Der Titel dieses Buches, AO1 [COD.19.I.I.43]- A27 [S | COD.23], spiegelt das Ordnungssystem der ursprünglichen Inventarisierung der 27 Alben wider. Die Mischung aus einfachem grauem Karton und Goldschnitt wiederum spielt auf das Zwitterdasein von Dokumenten in Archiven an. Sie sind auf der einen Seite einfache Dokumente, aber gleichzeitig wertvolle Erinnerungsstücke, kleine visuelle Denkmale der Stadtgeschichte, Puzzlesteine des kollektiven Erinnerns. Verschwinden sie, entstehen Lücken, die nie mehr geschlossen werden können. Vergleichbar den Leerstellen des Denkens und Erinnerns bei einer Demenzerkrankung. Rosângela Rennó hat vor vier Jahren schon einmal über einen ähnlichen Fall berichtet und ihn in gleicher Weise publiziert: 2005-510117385-5 berichtet in visueller Form über die Folgen eines Diebstahls von 751 Fotografien aus der Sammlung D. Thereza Christina Maria aus einer 23'000 Fotografien umfassenden Privatsammlung, die Kaiser Dom Pedro II. 1889 nach der Proklamation der Republik Brasilien der Nationalbibliothek geschenkt hatte. Rosângela Rennó fotografierte darin die Rückseiten der 101 wiedergefundenen Fotografien. Dort sind die Schäden und Eingriffe an den Fotografien dokumentiert, etwa der Versuch, den Stempel der Bibliothek wegzuätzen, um die Bilder besser verkaufen zu können.

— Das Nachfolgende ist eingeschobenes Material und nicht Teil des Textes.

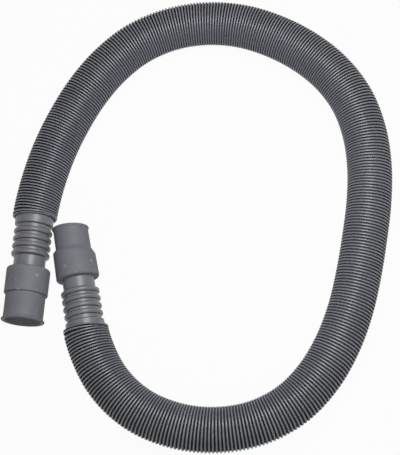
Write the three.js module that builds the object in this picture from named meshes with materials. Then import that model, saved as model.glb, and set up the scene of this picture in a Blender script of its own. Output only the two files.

Rosângela Rennó thematisiert in diesen zwei Archivbüchern – ein drittes ist geplant – auf stille, aber präzis-stoffliche Weise das Thema der kulturellen Amnesie, des sorglosen Umgangs mit dem kulturellen Erbe in Brasilien. Das junge Land strebe, so äusserte sich Rennó im Gespräch, mit verschlingender Kraft nach vorn und verdränge systematisch die Ordnung des Geschehenen, die Erinnerung an die Vergangenheit. Der zentrale Handlungsmotor ihres Schaffens ist entsprechend eine dauerhafte Aneignung gegen das Vergessen, ein Sammeln und Aufarbeiten von Materialien und ihren Geschichten – zur Ausformung einer visuellen Geschichte Brasiliens.